Landesgeschichtliches Informationssystem Hessen

Hessische Quellen zum Ersten Weltkrieg

↑ Jakob Ebersmann, Berichte aus der Heimat in den Dieburger Feldbriefen, 1915-1917

Abschnitt 9: Französische Kriegsgefangene in der Landwirtschaft

[Nr. 9] Feldbrief vom 18. April 1915

In der letzten Woche hatten wir hier recht schönes Wetter. Die Sonne schien schon so warm, daß man sich in den Vorsommer versetzt glaubte. Die Fliederbüsche (Nägelchen), Stachel- und Johannesbeeren haben bereits grüne Blättchen, und die Aprikosenbäume stehen in völligem Blütenschmuck da. Viele Dieburger benutzen die warmen Tage, um Frühkartoffeln zu setzen. Einige besondere Schlauberger haben dieses Geschäft schon vor drei Wochen besorgt. Sie wollen natürlich am frühesten die köstliche Frucht ernten. Wenn nur General Winter ihnen keinen Strich durch die Rechnung macht!

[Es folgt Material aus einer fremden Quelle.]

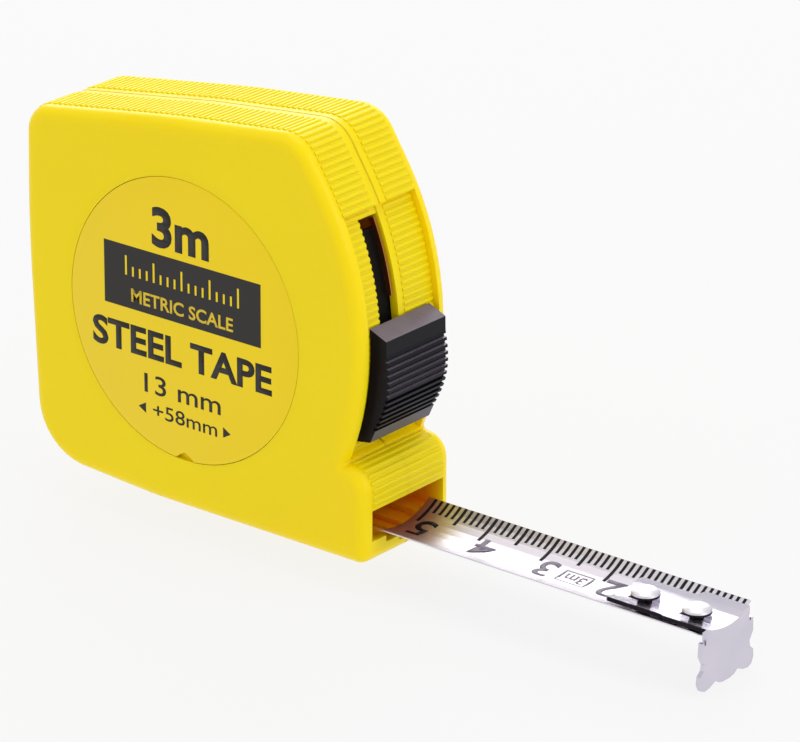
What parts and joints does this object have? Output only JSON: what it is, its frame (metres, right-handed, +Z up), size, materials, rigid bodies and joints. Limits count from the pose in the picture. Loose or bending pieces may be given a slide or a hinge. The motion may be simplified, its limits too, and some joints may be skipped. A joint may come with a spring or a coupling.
{
  "type": "tape measure",
  "caption": "Pocket tape measure with a yellow plastic case, curved steel blade pulled part way out, end hook, slide lock and belt clip.",
  "frame": {"origin": "a point on the flat foot of the case, on the labelled half, 18 mm behind the front of the nose and 2 mm from the parting plane", "axes": "+X is the way the blade pulls out, -Y is the labelled face, +Z is up"},
  "size_m": [0.1084, 0.0239, 0.0593],
  "materials": {
    "yellow_plastic": "moulded gloss",
    "label_plastic": "printed gloss",
    "black_plastic": "moulded satin",
    "reel_plastic": "moulded matte",
    "blade_steel": "bright rolled",
    "nickel": "nickel plated",
    "spring_steel": "blued",
    "bronze": "bare bronze",
    "brake_rubber": "matte"
  },
  "bodies": {
    "case": {"case_left": "yellow_plastic", "case_right": "yellow_plastic", "label_disc": "label_plastic", "case_screw_1": "nickel", "case_screw_2": "nickel", "case_screw_3": "nickel", "case_screw_4": "nickel", "belt_clip": "nickel", "clip_screw": "nickel", "centre_post": "reel_plastic", "blade_feed": "blade_steel", "lock_leaf": "bronze"},
    "reel": {"reel_drum": "reel_plastic", "reel_disc_left": "reel_plastic", "reel_disc_right": "reel_plastic", "blade_coil": "blade_steel", "power_spring": "spring_steel"},
    "blade": {"blade": "blade_steel", "hook_rivet_1": "nickel", "hook_rivet_2": "nickel"},
    "hook": {"end_hook": "nickel"},
    "lock": {"lock_button": "black_plastic", "lock_slider": "black_plastic", "brake_pad": "brake_rubber"}
  },
  "joints": [
    {"name": "reel_spin", "type": "hinge", "parent": "case", "child": "reel", "pos_m": [-0.01224, 0.002, 0.02642], "axis": [0, 1, 0], "range_deg": [-3, 156]},
    {"name": "blade_pull", "type": "slide", "parent": "case", "child": "blade", "axis": [1, 0, 0], "range_m": [-0.0488, 0.001]},
    {"name": "hook_play", "type": "slide", "parent": "blade", "child": "hook", "axis": [1, 0, 0], "range_m": [0, 0.0008]},
    {"name": "lock_slide", "type": "hinge", "parent": "case", "child": "lock", "pos_m": [-0.02113, 0.002, 0.02858], "axis": [0, -1, 0], "range_deg": [0, 21]}
  ],
  "couplings": [
    {"joint": "blade_pull", "follows": "reel_spin", "m_per_rad": -0.0179}
  ]
}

Auch die Darmstädter find schon fleißig an der Bestellung der Kartoffeläcker. Die gefangenen Franzosen helfen dort eifrig. Dieser Tage fuhr ich von Darmstadt nach Dieburg und sah auf beiden Seiten der Bahn die Franzmänner, deren rote Hosen weithin leuchteten, emsig bei der Arbeit. Ich halte dies für ganz recht. Helfen sie unsere Kartoffeln essen, so sollen sie auch helfen bei der Arbeit.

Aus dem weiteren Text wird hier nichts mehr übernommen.